Thirdly, **test, test, test your disaster recovery and business continuity plans.** It’s no longer enough to have a written plan; firms must regularly simulate severe cloud outage scenarios. Can you truly failover critical payment processing to another cloud provider or even to an on-premise setup within your Recovery Time Objective (RTO) and Recovery Point Objective (RPO)? These exercises are crucial for identifying weaknesses and ensuring your teams are ready when disruption hits.
Finally, consider **hybrid and edge computing approaches** for ultra-critical functions. For some core payment processing tasks where even milliseconds of downtime are unacceptable, a hybrid model – combining cloud with resilient on-premise infrastructure or even edge computing closer to the point of transaction – might be the optimal solution. This creates diverse pathways for critical data, reducing reliance on a single, long-distance cloud connection.
Beyond the Outage: Securing Tomorrow’s Payments
The Amazon and Microsoft cloud outages of 2025 were more than just technical glitches; they were a profound stress test for the UK payments industry. They taught us that while cloud computing offers immense power, it also concentrates risk in ways we are only now fully comprehending. The days of simply trusting a hyperscaler for “five nines” uptime without deeper architectural planning are behind us.
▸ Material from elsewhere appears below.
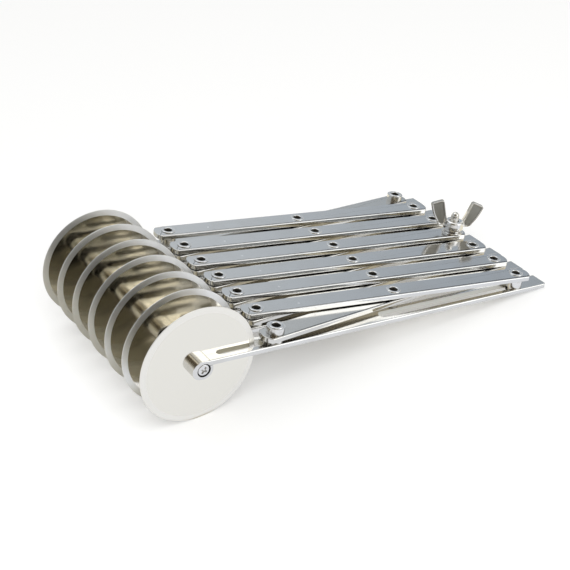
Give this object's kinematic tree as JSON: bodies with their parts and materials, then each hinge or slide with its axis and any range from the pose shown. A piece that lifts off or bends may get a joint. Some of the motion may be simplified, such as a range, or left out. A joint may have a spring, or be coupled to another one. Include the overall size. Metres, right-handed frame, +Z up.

For payment firms, the path forward is clear: it’s about strategic diversification, robust architectural design, and an unwavering commitment to operational resilience. It’s about learning from outages, not just recovering from them. By embracing multi-cloud, cloud-agnostic principles, and rigorous testing, the UK payments industry can build a more robust, secure, and truly resilient future, ensuring that the next major cloud wobble doesn’t bring our financial lives to a grinding halt.